» Problem requirements
Copy out the listing exactly.

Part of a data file
^^^^

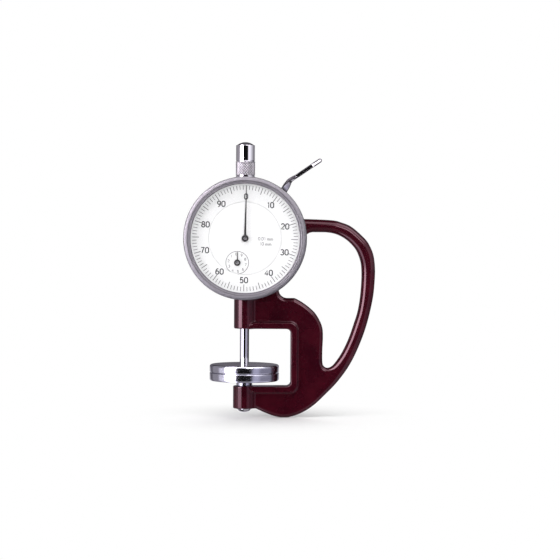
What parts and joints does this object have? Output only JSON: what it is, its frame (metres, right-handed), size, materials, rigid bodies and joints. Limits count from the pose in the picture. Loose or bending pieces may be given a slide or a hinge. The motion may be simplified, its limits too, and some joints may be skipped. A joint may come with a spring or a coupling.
{
  "type": "dial thickness gauge",
  "caption": "Hand-held dial thickness gauge with a loop handle, a C-shaped throat, two flat discs, a turning bezel and a lifting lever.",
  "frame": {"origin": "centre of the back cover's flat outer face, on the dial's axis", "axes": "+Y out of the back cover, away from the dial; +Z along the spindle, from the discs to the cap; +X towards the loop handle"},
  "size_m": [0.0826, 0.0305, 0.119],
  "materials": {
    "enamel": "glossy dark maroon enamel",
    "chrome_plate": "bright chrome plate over turned steel",
    "ground_steel": "fine ground and lapped steel",
    "steel": "bright turned steel",
    "brass": "satin brass",
    "dial_white": "satin white dial lacquer with printed divisions",
    "pointer_black": "black lacquer",
    "crystal": "clear flat crystal"
  },
  "bodies": {
    "root": {"frame_casting": "enamel", "back_cover": "ground_steel", "cover_screw_1": "steel", "cover_screw_2": "steel", "cover_screw_3": "steel", "cover_screw_4": "steel", "lower_bush": "brass", "upper_bush": "brass", "spindle_cap": "chrome_plate", "anvil_disc": "ground_steel", "anvil_screw": "chrome_plate", "inner_dial": "dial_white", "movement_plate": "brass", "plate_screw_1": "steel", "plate_screw_2": "steel", "plate_screw_3": "steel", "centre_bridge": "brass", "counter_bridge": "brass", "centre_pillar_1": "brass", "centre_pillar_2": "brass", "centre_bridge_screw_1": "steel", "centre_bridge_screw_2": "steel", "counter_pillar_1": "brass", "counter_pillar_2": "brass", "counter_bridge_screw_1": "steel", "counter_bridge_screw_2": "steel", "spring_post": "steel", "return_spring": "steel", "hairspring": "steel", "hairspring_stud": "brass", "lever_screw": "steel", "lever_spacer": "brass"},
    "bezel": {"bezel_ring": "chrome_plate", "crystal": "crystal", "spacer_ring": "steel", "scale_ring": "dial_white"},
    "spindle_group": {"spindle": "chrome_plate", "contact_disc": "ground_steel", "lift_pin": "steel", "spring_pin": "steel"},
    "counter_group": {"counter_arbor": "steel", "counter_wheel": "brass", "rack_pinion": "steel", "counter_pointer": "pointer_black"},
    "centre_group": {"centre_arbor": "steel", "centre_pinion": "steel", "main_pointer": "pointer_black"},
    "takeup_group": {"takeup_arbor": "steel", "takeup_wheel": "brass", "hairspring_collet": "brass"},
    "lever": {"lift_lever": "chrome_plate"}
  },
  "joints": [
    {"name": "bezel_turn", "type": "hinge", "parent": "root", "child": "bezel", "pos_m": [0, -0.0197, 0], "axis": [0, 1, 0], "continuous": true},
    {"name": "spindle_slide", "type": "slide", "parent": "root", "child": "spindle_group", "axis": [0, 0, 1], "range_m": [0, 0.01], "stiffness_N_per_m": 50, "springref_m": -0.02, "deforming": ["return_spring"]},
    {"name": "main_pointer_spin", "type": "hinge", "parent": "root", "child": "centre_group", "pos_m": [0, -0.0167, 0], "axis": [0, 1, 0], "range_deg": [-5, 3605]},
    {"name": "counter_spin", "type": "hinge", "parent": "root", "child": "counter_group", "pos_m": [-0.0033, -0.0127, -0.01043], "axis": [0, 1, 0], "range_deg": [-362, 2]},
    {"name": "takeup_spin", "type": "hinge", "parent": "root", "child": "takeup_group", "pos_m": [0.00547, -0.0137, 0.00948], "axis": [0, 1, 0], "range_deg": [-362, 2]},
    {"name": "lever_swing", "type": "hinge", "parent": "root", "child": "lever", "pos_m": [0.0132, -0.005, 0.0146], "axis": [0, 1, 0], "range_deg": [-0.5, 42]}
  ],
  "couplings": [
    {"joint": "main_pointer_spin", "follows": "spindle_slide", "rad_per_m": 6283.2},
    {"joint": "counter_spin", "follows": "spindle_slide", "rad_per_m": -628.32},
    {"joint": "takeup_spin", "follows": "spindle_slide", "rad_per_m": -628.32},
    {"joint": "lever_swing", "follows": "spindle_slide", "rad_per_m": 72.392}
  ]
}
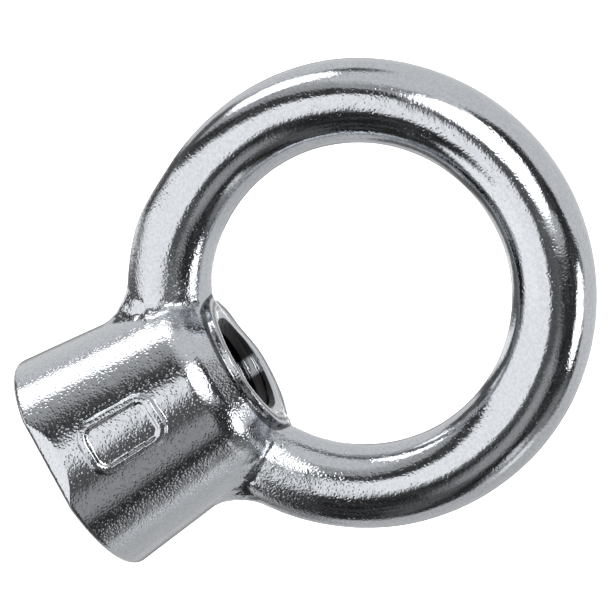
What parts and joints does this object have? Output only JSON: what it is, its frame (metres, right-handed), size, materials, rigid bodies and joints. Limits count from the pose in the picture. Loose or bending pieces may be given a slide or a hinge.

^^^^

» Answer to this task
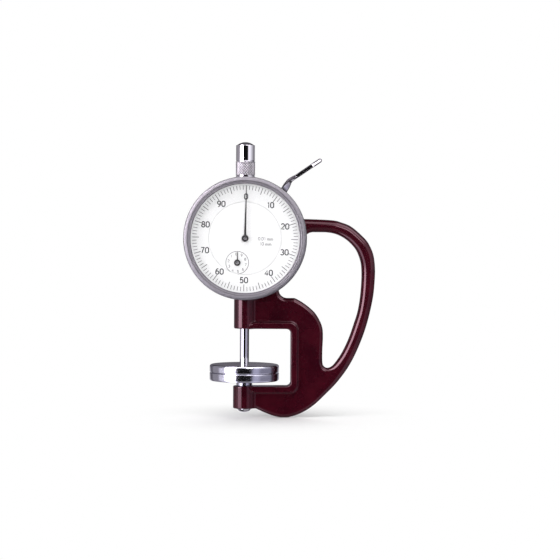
What parts and joints does this object have? Output only JSON: what it is, its frame (metres, right-handed), size, materials, rigid bodies and joints. Limits count from the pose in the picture. Loose or bending pieces may be given a slide or a hinge. The motion may be simplified, its limits too, and some joints may be skipped. A joint may come with a spring or a coupling.
{
  "type": "dial thickness gauge",
  "caption": "Hand-held dial thickness gauge with a loop handle, a C-shaped throat, two flat discs, a turning bezel and a lifting lever.",
  "frame": {"origin": "centre of the back cover's flat outer face, on the dial's axis", "axes": "+Y out of the back cover, away from the dial; +Z along the spindle, from the discs to the cap; +X towards the loop handle"},
  "size_m": [0.0826, 0.0305, 0.119],
  "materials": {
    "enamel": "glossy dark maroon enamel",
    "chrome_plate": "bright chrome plate over turned steel",
    "ground_steel": "fine ground and lapped steel",
    "steel": "bright turned steel",
    "brass": "satin brass",
    "dial_white": "satin white dial lacquer with printed divisions",
    "pointer_black": "black lacquer",
    "crystal": "clear flat crystal"
  },
  "bodies": {
    "root": {"frame_casting": "enamel", "back_cover": "ground_steel", "cover_screw_1": "steel", "cover_screw_2": "steel", "cover_screw_3": "steel", "cover_screw_4": "steel", "lower_bush": "brass", "upper_bush": "brass", "spindle_cap": "chrome_plate", "anvil_disc": "ground_steel", "anvil_screw": "chrome_plate", "inner_dial": "dial_white", "movement_plate": "brass", "plate_screw_1": "steel", "plate_screw_2": "steel", "plate_screw_3": "steel", "centre_bridge": "brass", "counter_bridge": "brass", "centre_pillar_1": "brass", "centre_pillar_2": "brass", "centre_bridge_screw_1": "steel", "centre_bridge_screw_2": "steel", "counter_pillar_1": "brass", "counter_pillar_2": "brass", "counter_bridge_screw_1": "steel", "counter_bridge_screw_2": "steel", "spring_post": "steel", "return_spring": "steel", "hairspring": "steel", "hairspring_stud": "brass", "lever_screw": "steel", "lever_spacer": "brass"},
    "bezel": {"bezel_ring": "chrome_plate", "crystal": "crystal", "spacer_ring": "steel", "scale_ring": "dial_white"},
    "spindle_group": {"spindle": "chrome_plate", "contact_disc": "ground_steel", "lift_pin": "steel", "spring_pin": "steel"},
    "counter_group": {"counter_arbor": "steel", "counter_wheel": "brass", "rack_pinion": "steel", "counter_pointer": "pointer_black"},
    "centre_group": {"centre_arbor": "steel", "centre_pinion": "steel", "main_pointer": "pointer_black"},
    "takeup_group": {"takeup_arbor": "steel", "takeup_wheel": "brass", "hairspring_collet": "brass"},
    "lever": {"lift_lever": "chrome_plate"}
  },
  "joints": [
    {"name": "bezel_turn", "type": "hinge", "parent": "root", "child": "bezel", "pos_m": [0, -0.0197, 0], "axis": [0, 1, 0], "continuous": true},
    {"name": "spindle_slide", "type": "slide", "parent": "root", "child": "spindle_group", "axis": [0, 0, 1], "range_m": [0, 0.01], "stiffness_N_per_m": 50, "springref_m": -0.02, "deforming": ["return_spring"]},
    {"name": "main_pointer_spin", "type": "hinge", "parent": "root", "child": "centre_group", "pos_m": [0, -0.0167, 0], "axis": [0, 1, 0], "range_deg": [-5, 3605]},
    {"name": "counter_spin", "type": "hinge", "parent": "root", "child": "counter_group", "pos_m": [-0.0033, -0.0127, -0.01043], "axis": [0, 1, 0], "range_deg": [-362, 2]},
    {"name": "takeup_spin", "type": "hinge", "parent": "root", "child": "takeup_group", "pos_m": [0.00547, -0.0137, 0.00948], "axis": [0, 1, 0], "range_deg": [-362, 2]},
    {"name": "lever_swing", "type": "hinge", "parent": "root", "child": "lever", "pos_m": [0.0132, -0.005, 0.0146], "axis": [0, 1, 0], "range_deg": [-0.5, 42]}
  ],
  "couplings": [
    {"joint": "main_pointer_spin", "follows": "spindle_slide", "rad_per_m": 6283.2},
    {"joint": "counter_spin", "follows": "spindle_slide", "rad_per_m": -628.32},
    {"joint": "takeup_spin", "follows": "spindle_slide", "rad_per_m": -628.32},
    {"joint": "lever_swing", "follows": "spindle_slide", "rad_per_m": 72.392}
  ]
}
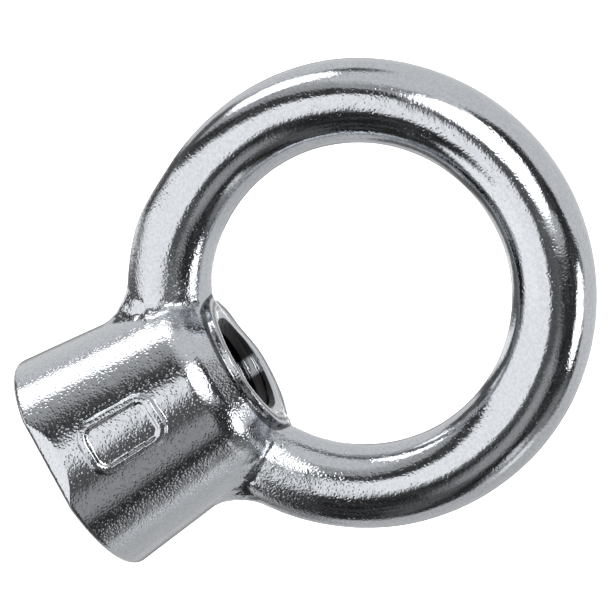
What parts and joints does this object have? Output only JSON: what it is, its frame (metres, right-handed), size, materials, rigid bodies and joints. Limits count from the pose in the picture. Loose or bending pieces may be given a slide or a hinge.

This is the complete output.